Q4. You have explained investment cash flow should be within target range
and you will sell more vessels than previously estimated.
However, looking at present situation, we can never say it is good for ship owners,
as Sanko Steamship Co., Ltd. increased portion of reduction in charter hire again,
or overseas OSG has filed Chapter 11.
Do you see any possibilities that such circumstances will negatively affect
your own businesses? Even if there are no possibilities at this moment,
please advise your view about whether it might become severer toward next year
when this lower shipping markets are expected to continue.
A4. I understand that the question is if “K”Line’s operations would be affected
by those incidents, going straight to the point, there would be no impact.
However, it has come to a matter of public fact that banking facilities’
view to shipping companies is turning severer,
and so we feel we may have to be more careful about this point in the future.

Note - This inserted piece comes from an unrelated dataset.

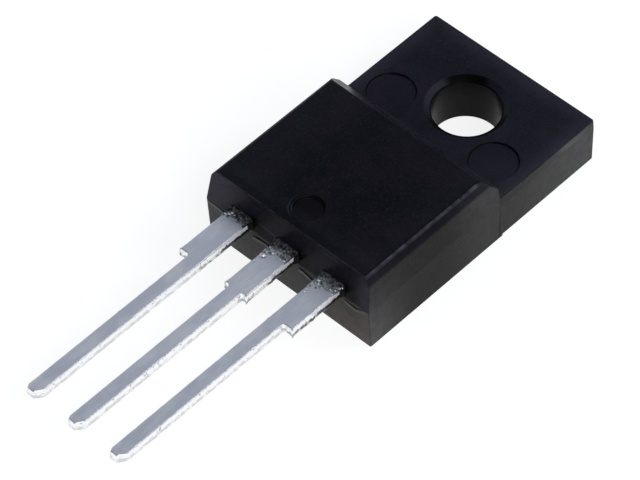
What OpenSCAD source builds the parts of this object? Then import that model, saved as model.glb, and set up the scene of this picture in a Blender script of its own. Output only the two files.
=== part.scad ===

Taking OSG, who are concentrating on tanker business with VLCC or AFRAmax,
as I told you beforehand, in a sense, we have already kept ourselves away from
this market, so Chapter 11 relating to tanker operators has no concern with
Q5. As you commented you are planning to sell some more vessels,
considering present second-hand vessel market, how much do you count on profit
from further sell-off of your fleet?
A5.Talking about how much profit we could additionally earn from sale of our vessels,
please refer to the column at the right bottom on page 5 in our ‘Financial Report’.
Though it heavily depends on present second-hand markets, when we dispose of 13 vessels,
including smaller type vessels for domestic use, during this 1st Half,
the profit we posted was about 6.0 billion yen.
As for the 2nd Half, as mentioned here we expect about 4.0 billion yen profit
from planned disposal of 15 vessels.
Sales of over half of the 15 vessels have already been fixed,
and we are now starting negotiations for the other 5 or so vessels,
but we are confident we can earn this level of profit.